Communication remains key. Couples who talk openly about finances tend to navigate challenges better. This tax adds another layer, but it doesn’t have to become a wedge—if both partners approach it as a team problem rather than a personal burden.

Looking Ahead: What This Means for Couple Life

At its core, this isn’t just a tax story—it’s a relationship story. How we structure incentives around marriage reflects our values as a society. Do we want policies that encourage partnership or inadvertently discourage it? The answer matters far beyond dollars and cents.

I’ve always believed that strong relationships weather external pressures when built on trust and mutual respect. But unnecessary financial penalties make that harder. As more states experiment with wealth-focused taxes, they’ll likely face similar debates.

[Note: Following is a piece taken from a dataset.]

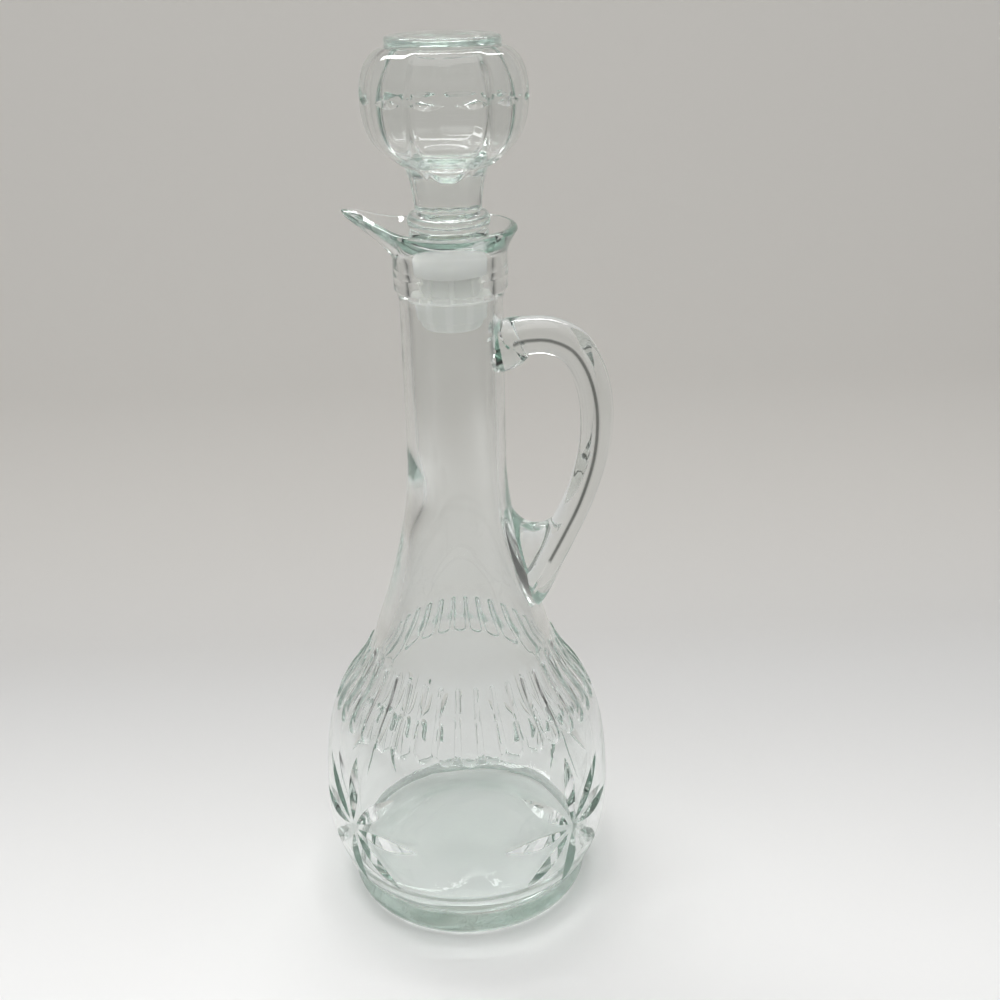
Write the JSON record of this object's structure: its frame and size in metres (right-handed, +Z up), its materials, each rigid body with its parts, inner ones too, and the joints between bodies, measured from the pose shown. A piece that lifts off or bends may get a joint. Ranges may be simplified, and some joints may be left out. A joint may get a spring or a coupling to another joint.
{
  "type": "decanter",
  "caption": "Clear glass decanter with a pouring spout, a loop handle, a fluted shoulder, cut stars on the bowl and a faceted hollow stopper seated in a plastic sleeve.",
  "frame": {"origin": "on the vessel's axis, in the plane that the foot stands on", "axes": "+Z up along the vessel's axis, +X towards the handle, -X towards the spout"},
  "size_m": [0.104, 0.104, 0.301],
  "materials": {
    "vessel_glass": "clear pressed soda glass with a faint green tint",
    "handle_glass": "clear drawn soda glass with a faint green tint",
    "stopper_glass": "clear faceted glass with a faint green tint",
    "sleeve_plastic": "milky translucent polyethylene"
  },
  "bodies": {
    "vessel": {"glass_vessel": "vessel_glass", "glass_handle": "handle_glass"},
    "sleeve": {"stopper_sleeve": "sleeve_plastic"},
    "stopper": {"glass_stopper": "stopper_glass"}
  },
  "joints": [
    {"name": "stopper_lift", "type": "slide", "parent": "vessel", "child": "sleeve", "axis": [0, 0, 1], "range_m": [0, 0.06]},
    {"name": "stopper_twist", "type": "hinge", "parent": "sleeve", "child": "stopper", "pos_m": [0, 0, 0.24], "axis": [0, 0, 1], "continuous": true}
  ]
}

Washington’s bold move serves as an early case study.

For couples affected, the advice is simple yet profound: don’t let tax rules define your commitment. Talk about it, plan together, and remember why you chose each other in the first place. Money comes and goes—partnerships, when nurtured, endure.


The debate will continue, of course. Lawmakers may tweak the policy in response to feedback. Courts could weigh in. Voters might have their say. But for now, high-earning couples in Washington are living with a new reality—one where saying “I do” carries an unexpected price tag. It’s a reminder that even the most well-intentioned policies can have ripple effects in the most intimate parts of our lives.

What do you think—fair adjustment or step too far? The conversation is just beginning, and it’s one worth having openly, especially with the person you share your life with.